I could sort of see that being a thing in the pre-inter-league days, being that they're two very separate markets hundreds of miles apart.
But after the '85 WS and then once inter-league started pairing them together 4-6 times/year, it seems to me that that sort of dual loyalty had to start falling apart particularly as the Royals scraping the basement for so long at right about the same time the Cards began making the playoffs virtually every year.


Grand Central Contributor
Posted


I kinda get that though. Pretty far apart, which means you're not butting up against the other fanbase in day to day life. Same state. Not a completely unreasonable drive if you want to catch a different game. Different league.

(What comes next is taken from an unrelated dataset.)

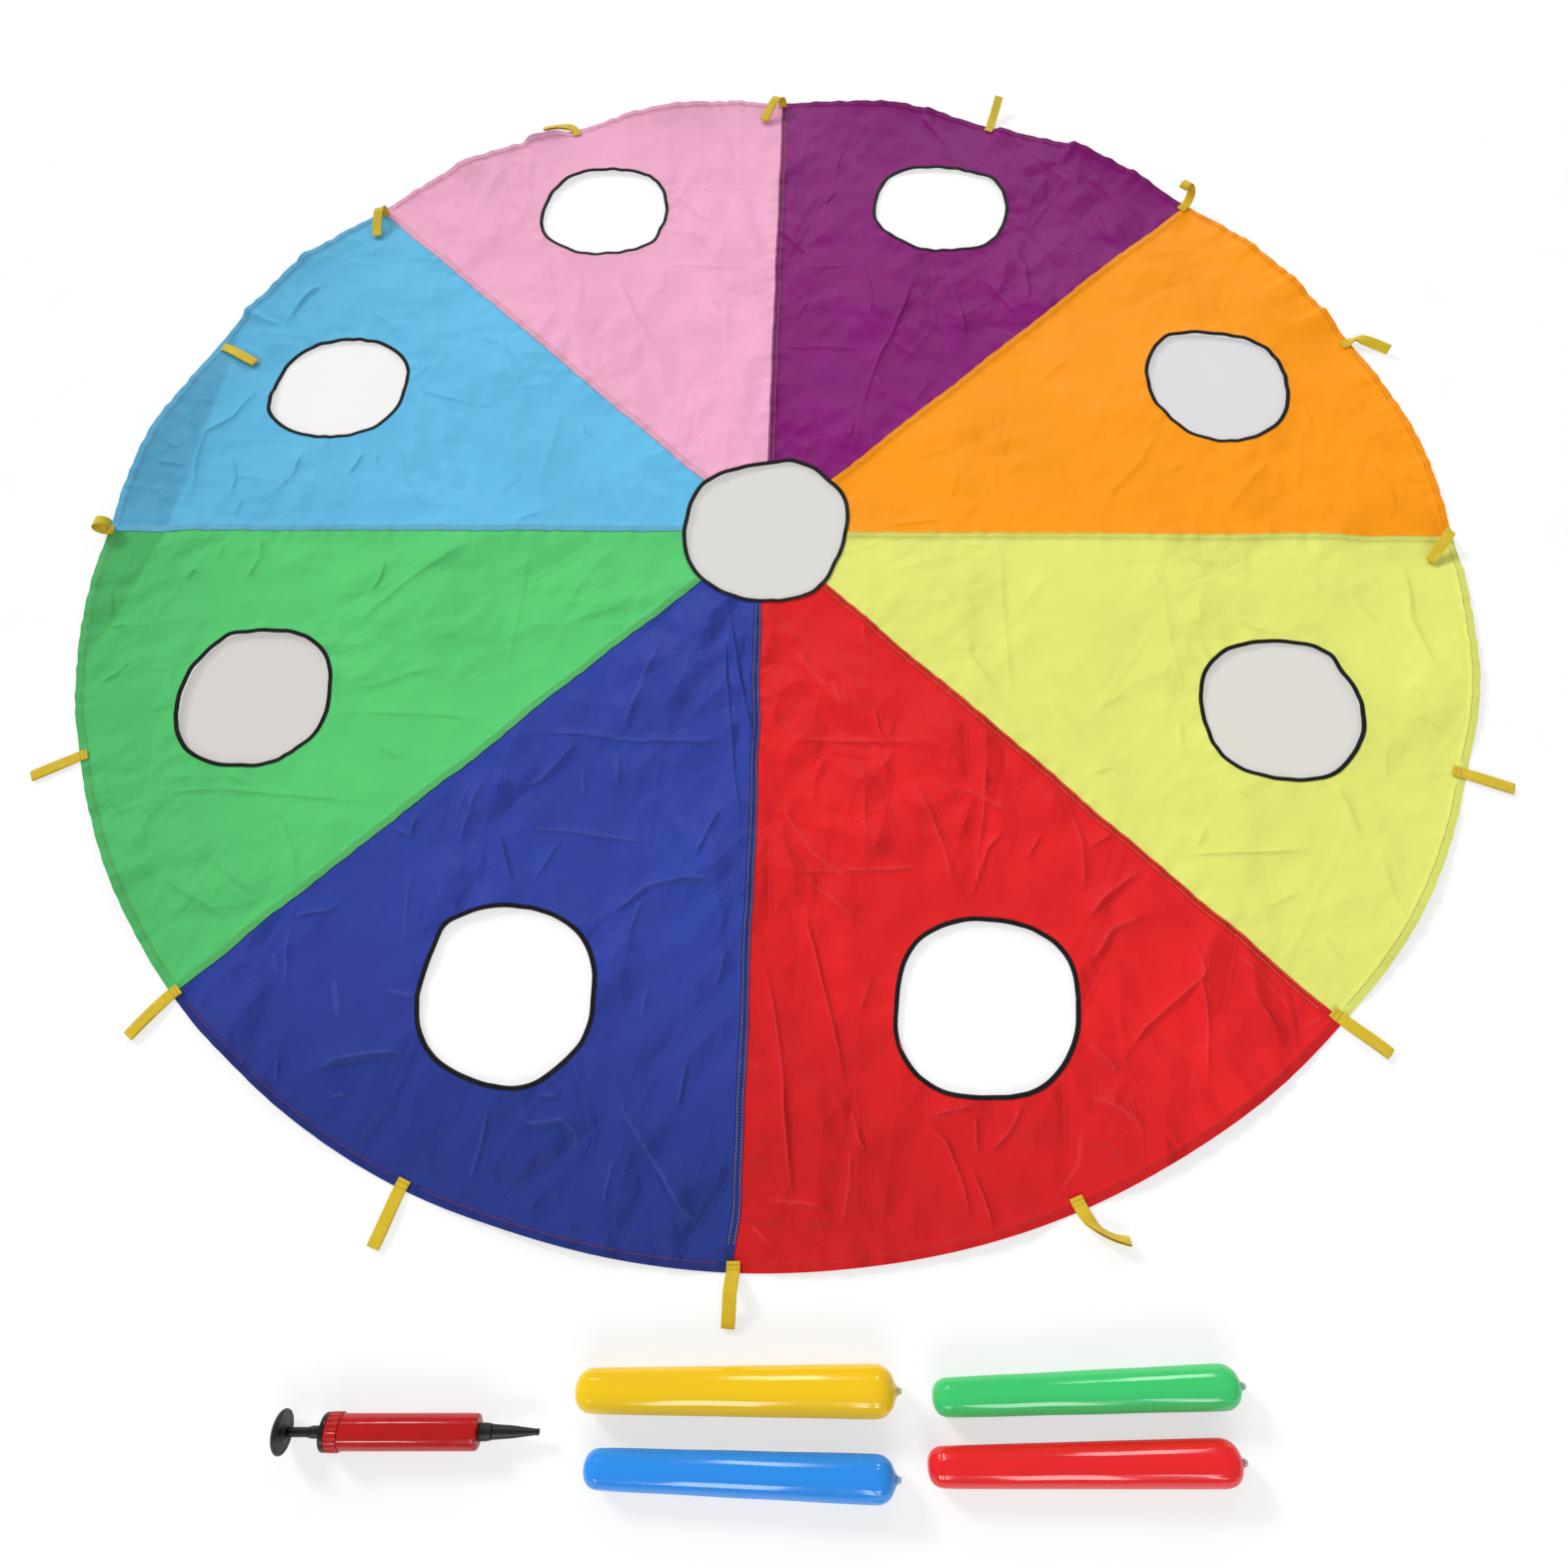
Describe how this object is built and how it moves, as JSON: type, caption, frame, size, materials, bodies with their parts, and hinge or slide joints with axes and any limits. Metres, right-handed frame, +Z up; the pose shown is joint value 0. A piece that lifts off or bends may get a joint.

And then against the 'big east coast city'? really not surprised.

I know there's some fatigue from recent success, but it's how a lot of Mets fans probably feel/felt about the Red Sox. I bet there are many Giants fans that kinda pull for the Angels, and Dodger fans that pull for the As. (no one cares about San Diego)

Frayed Knot wrote:

I could sort of see that being a thing in the pre-inter-league days, being that they're two very separate markets hundreds of miles apart.
But after the '85 WS and then once inter-league started pairing them together 4-6 times/year, it seems to me that that sort of dual loyalty had to start falling apart particularly as the Royals scraping the basement for so long at right about the same time the Cards began making the playoffs virtually every year.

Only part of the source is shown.